From what I read online, no one makes this distinction. What do you think - do you make a difference between a startup and a small business?

Definitions Small Business

asked Jun 7 '11 at 18:02
Blank
Slavo
316 points
Get up to $750K in working capital to finance your business: Clarify Capital Business Loans

6 Answers


3

Variations of this have been asked before -- but as far as I can tell, not exactly the same, not what the difference between "startup" and "small business" is.

But AFAIK the answer is pretty much the same. There is no stringent, formal definition of what constitutes a "startup" or a "small business". These words are use slightly different by different people.

That said, I personally agree with your friend that "startup" implies higher growth ambitions. "Small business" is a more general phrase, used by fx marketeers or statisticians, and depending on the context it can mean anything from <5 man companies to <1000 employee companies.

answered Jun 7 '11 at 19:29
Blank
Jesper Mortensen
15,292 points
  • Yeah pretty much your a startup until ... – Robin Vessey 13 years ago
  • If there's no consensus on the definitions, then can I ask what is the most common use for both terms? What is the definition used by the largest number of people, for both startup and small business? – Slavo 13 years ago
  • @Slavo: See the past discussions too, from my first link. The most common would IMHO be what @b0x0rz describes. "Startups" are a sub-set of "Small Businesses", and Startups are distinguished by a) being newly formed, less than 5 years of existence, b) have plans/hopes for very high growth rates. – Jesper Mortensen 13 years ago

4

http://en.wikipedia.org/wiki/Startup_company A startup company or startup is a company with a limited operating history. These companies, generally newly created, are in a phase of development and research for markets.

http://en.wikipedia.org/wiki/Small_business A small business is a business that is privately owned and operated, with a small number of employees and relatively low volume of sales.
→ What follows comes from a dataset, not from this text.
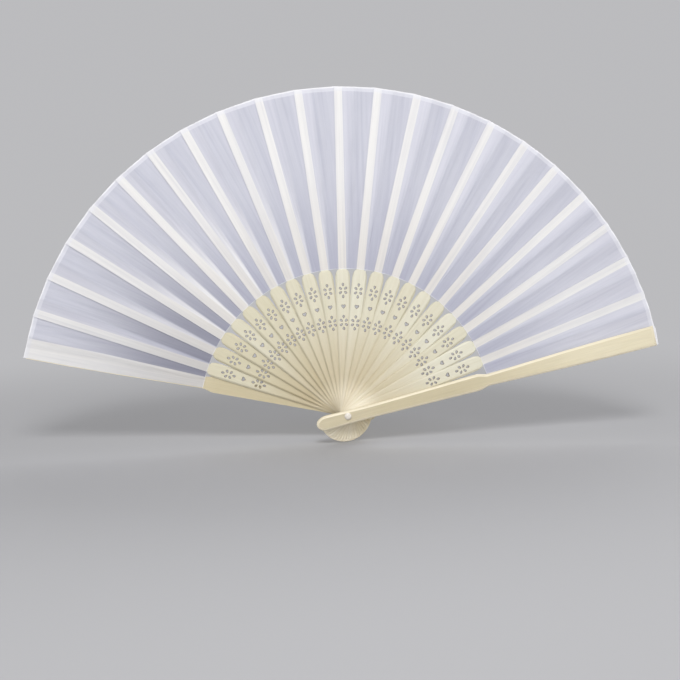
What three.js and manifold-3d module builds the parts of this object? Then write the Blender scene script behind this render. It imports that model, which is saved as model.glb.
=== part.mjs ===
// Folding hand fan: two guards, twenty one pierced sticks and a pleated leaf on one rivet, shown open.
// The open fan stands in the XZ plane, seen from -Y. The rivet's axis is Y, through the origin.
import * as THREE from 'three';
import { mergeVertices } from 'three/addons/utils/BufferGeometryUtils.js';
import Module from 'manifold-3d';

const wasm = await Module();
wasm.setup();

// How the fan opens: the inner sticks, and the angle from each stick to the next.
const stickCount = 21;
const pitchDeg = 7;
const guardLeanDeg = 0.3;

// Layers along Y, millimetres.
const stickThickness = 0.66;
const runningGap = 0.14;
const ribThickness = 0.36;
const guardThickness = 2.3;

// Stick outline: half widths across, and distances from the rivet along the stick.
const stickTail = 17;
const bladeHalfWidth = 3.4;
const headHalfWidth = 4.35;
const ribHalfWidth = 2.33;
const headStart = 74;
const shoulderStart = 80.8;
const shoulderEnd = 85.9;
const ribOverhang = 2.6;

// Piercing of each stick: two flowers of six drops with a heart between them, set below the shoulder.
const headMargin = 2.9;
const pierceGap = 4.2;
const petalLength = 1.6;
const petalWidth = 1.15;
const petalEndReach = 3.5;
const petalSideReach = 1.25;
const petalSideSpread = 1.5;
const heartLength = 2;
const heartWidth = 2.2;

// Guard outline, about a middle line that runs beside the rivet.
const guardOffset = 0.8;
const guardTail = 19;
const guardTip = 191;
const guardTailHalfWidth = 4.4;
const guardWaist = 12;
const guardWaistHalfWidth = 3.75;
const guardHeadHalfWidth = 4.95;
const guardShoulderStart = 79.5;
const guardShoulderEnd = 87;
const guardNeckHalfWidth = 3.5;
const guardSwell = 148;
const guardSwellHalfWidth = 5.6;
const guardTipHalfWidth = 6.1;
const guardBevelWidth = 1.1;
const guardBevelDepth = 0.7;
const guardRelief = 1.1;
const guardNoseRound = 5;
const guardTailRound = 7;

// Leaf: one cloth, cut here at its folds, each piece glued to the front of one rib.
const leafClearance = 0.6;
const leafOuter = 192.6;
const guardClothInset = 0.4;
const clothThickness = 0.1;
const glueGap = 0.03;
const foldGap = 0.08;
const ribMargin = 0.17;
const pleatSlopeDeg = 10;
const seamGap = 0.02;

// Rivet.
const rivetRadius = 1;
const rivetClearance = 0.06;
const capRadius = 2.1;
const capHeight = 1.4;
const capSocketDepth = 1;
const seatGap = 0.1;
const washerRadius = 2.7;
const washerThickness = 0.5;
const rearHeadHeight = 1;
const boreSides = 16;
const roundSides = 24;

const layerPitch = stickThickness + runningGap;
const pitch = THREE.MathUtils.degToRad(pitchDeg);
const guardLean = THREE.MathUtils.degToRad(guardLeanDeg);
const middle = (stickCount + 1) / 2;
const lastLayer = stickCount + 1;
const valley = ribHalfWidth + ribMargin;
const leafInner = shoulderEnd + leafClearance;
const shoulderHeight = shoulderEnd - shoulderStart;
const flowerReach = petalEndReach + petalLength / 2;
const upperFlower = shoulderStart - headMargin - flowerReach;
const heartPlace = upperFlower - flowerReach - pierceGap - heartLength / 2;
const lowerFlower = heartPlace - heartLength / 2 - pierceGap - flowerReach;

// The Y of a layer's rear face: layer 0 is the rear guard, the last one the front guard.
function rearFace(layer) {
  return (middle - layer) * layerPitch + stickThickness / 2;
}

// A group whose X runs across a layer's stick and whose Z runs from the rivet along it.
function layerGroup(layer, lean = 0) {
  const group = new THREE.Group();
  group.rotation.y = (layer - middle) * pitch + lean;
  group.position.y = rearFace(layer);
  return group;
}

function finish(color, roughness, metalness = 0) {
  return new THREE.MeshStandardMaterial({ color, roughness, metalness });
}

function add(group, name, geometry, material) {
  const mesh = new THREE.Mesh(geometry, material);
  mesh.name = name;
  group.add(mesh);
  return group;
}

// A closed three.js geometry as a solid, and a solid as a geometry.
function toSolid(geometry) {
  const bare = geometry.index ? geometry.toNonIndexed() : geometry.clone();
  bare.deleteAttribute('normal');
  bare.deleteAttribute('uv');
  const merged = mergeVertices(bare, 1e-4);
  return new wasm.Manifold(new wasm.Mesh({
    numProp: 3,
    vertProperties: merged.attributes.position.array,
    triVerts: new Uint32Array(merged.index.array),
  }));
}

function toGeometry(solid) {
  const mesh = solid.getMesh();
  const geometry = new THREE.BufferGeometry();
  geometry.setAttribute('position', new THREE.BufferAttribute(mesh.vertProperties, 3));
  geometry.setIndex(new THREE.BufferAttribute(mesh.triVerts, 1));
  const flat = geometry.toNonIndexed();
  flat.computeVertexNormals();
  return flat;
}

// A plate of an outline drawn across and along a stick, from the depth start to start + depth.
// Depth 0 is the layer's rear face and grows towards the viewer, along -Y.
function plate(outline, holes, start, depth) {
  const shape = new THREE.Shape(outline);
  shape.holes = holes.map((points) => new THREE.Path(points));
  const geometry = new THREE.ExtrudeGeometry(shape, { depth, bevelEnabled: false });
  return geometry.translate(0, 0, start).rotateX(Math.PI / 2);
}

function box(xLow, xHigh, zLow, zHigh, start, depth) {
  const corners = [[xLow, zLow], [xHigh, zLow], [xHigh, zHigh], [xLow, zHigh]];
  return plate(corners.map(([x, z]) => new THREE.Vector2(x, z)), [], start, depth);
}

// Points of an ellipse's arc, between two angles in turns.
function arc(x, z, radiusX, radiusZ, from, to, steps) {
  return Array.from({ length: steps + 1 }, (_, i) => {
    const angle = 2 * Math.PI * (from + ((to - from) * i) / steps);
    return new THREE.Vector2(x + radiusX * Math.cos(angle), z + radiusZ * Math.sin(angle));
  });
}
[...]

Small businesses are normally privately owned corporations, partnerships, or sole proprietorships.

from: http://www.businessinsider.com/small-business-entrepreneur-startup-which-do-you-identify-with-2011-3 or to summarize (my own words and experiences): startup :

  • limited operating history (0-3 years usually) or newly created
  • in development or market research phase
  • small number of employees, expanding rapidly
  • owned by founders (AND investors)
  • market share can be huge
  • profit can be huge
  • likely to accept acquisition
  • higher risk of operation failure
small business :

  • any age (15+ and still a small business is possible)
  • doing business 'as usual'
  • small number of employees (usually under 10-15)
  • owned by ONE or (rarely) a few founders (and then usually friends, family)
  • market share is never huge
  • profit is VERY UNLIKELY to be huge (usually enough to sustain a (large) family)
  • unlikely to accept acquisition (or even be target for one, unless a huge competitor is consolidating the market)
  • low risk of operation failure

some of the differences may transfer or overlap, but rarely (such as a small business can have high profits in rare cases, etc...).

answered Jun 7 '11 at 19:47
Blank
B0x0rz
316 points
  • you don't say this explicitly but I think it's implied: Most startups ARE small businesses. – Tig 13 years ago
  • Unfortunately, your answer does no comparison of the two definitions whatsoever. I'm aware of both separately. – Slavo 13 years ago

2

In my opinion:

Startup refers to the state of a business in it's life cycle. In other words, it's been recently formed, and it's a relatively new business. Whether or not they intend to grow or stay small, a new company is still a startup.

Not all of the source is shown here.